TASK STATEMENT -> Copy out each line of the listing that has the word "materials" in it.

DATA ->
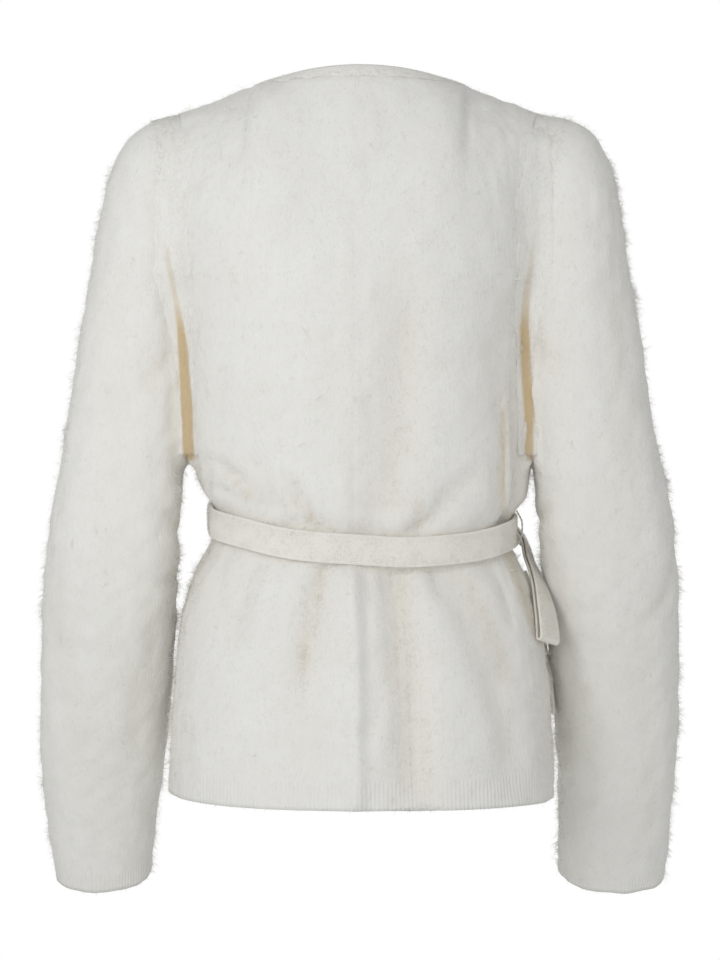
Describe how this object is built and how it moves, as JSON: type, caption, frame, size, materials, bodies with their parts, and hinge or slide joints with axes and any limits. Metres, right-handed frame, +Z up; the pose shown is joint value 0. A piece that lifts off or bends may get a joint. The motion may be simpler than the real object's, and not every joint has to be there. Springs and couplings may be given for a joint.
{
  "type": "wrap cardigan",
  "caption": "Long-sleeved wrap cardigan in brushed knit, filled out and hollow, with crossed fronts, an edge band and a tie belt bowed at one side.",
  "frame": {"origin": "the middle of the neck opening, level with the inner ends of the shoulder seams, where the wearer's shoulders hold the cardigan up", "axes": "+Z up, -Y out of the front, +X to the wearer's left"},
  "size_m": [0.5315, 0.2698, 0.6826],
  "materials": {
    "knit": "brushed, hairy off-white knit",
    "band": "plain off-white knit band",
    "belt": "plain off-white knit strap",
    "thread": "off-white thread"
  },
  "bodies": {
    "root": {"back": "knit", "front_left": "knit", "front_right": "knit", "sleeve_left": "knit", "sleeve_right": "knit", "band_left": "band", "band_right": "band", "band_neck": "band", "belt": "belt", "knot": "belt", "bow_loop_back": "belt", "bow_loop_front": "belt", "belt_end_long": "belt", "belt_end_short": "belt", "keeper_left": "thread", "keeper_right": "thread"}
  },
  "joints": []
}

--

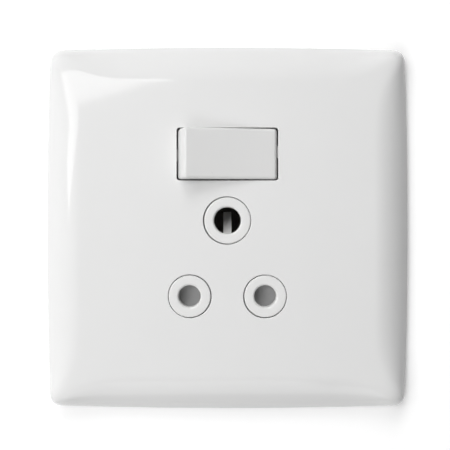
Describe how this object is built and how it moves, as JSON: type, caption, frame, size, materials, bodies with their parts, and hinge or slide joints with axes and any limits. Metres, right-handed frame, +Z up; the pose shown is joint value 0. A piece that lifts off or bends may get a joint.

...

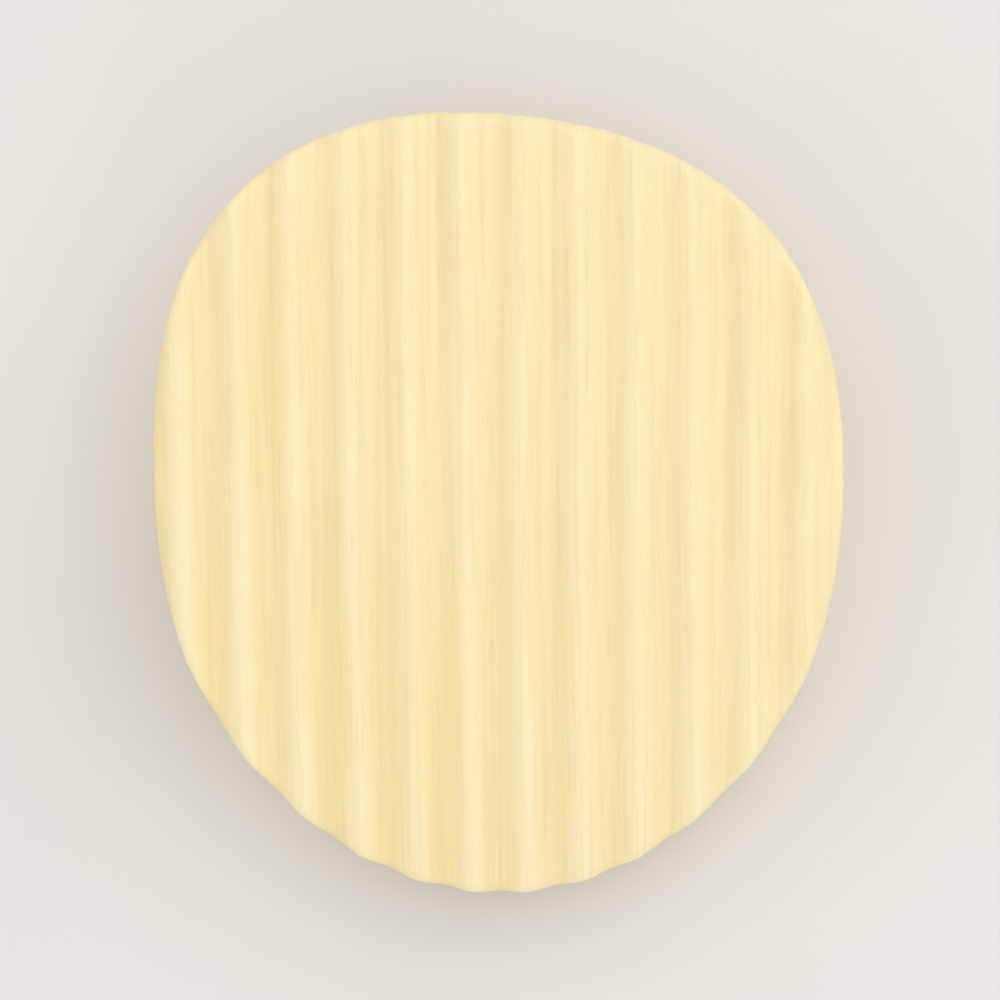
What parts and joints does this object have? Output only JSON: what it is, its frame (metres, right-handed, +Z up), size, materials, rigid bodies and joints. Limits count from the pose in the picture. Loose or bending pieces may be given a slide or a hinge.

TASK SOLUTION ->
Describe how this object is built and how it moves, as JSON: type, caption, frame, size, materials, bodies with their parts, and hinge or slide joints with axes and any limits. Metres, right-handed frame, +Z up; the pose shown is joint value 0. A piece that lifts off or bends may get a joint. The motion may be simpler than the real object's, and not every joint has to be there. Springs and couplings may be given for a joint.
  "materials": {
Describe how this object is built and how it moves, as JSON: type, caption, frame, size, materials, bodies with their parts, and hinge or slide joints with axes and any limits. Metres, right-handed frame, +Z up; the pose shown is joint value 0. A piece that lifts off or bends may get a joint.
What parts and joints does this object have? Output only JSON: what it is, its frame (metres, right-handed, +Z up), size, materials, rigid bodies and joints. Limits count from the pose in the picture. Loose or bending pieces may be given a slide or a hinge.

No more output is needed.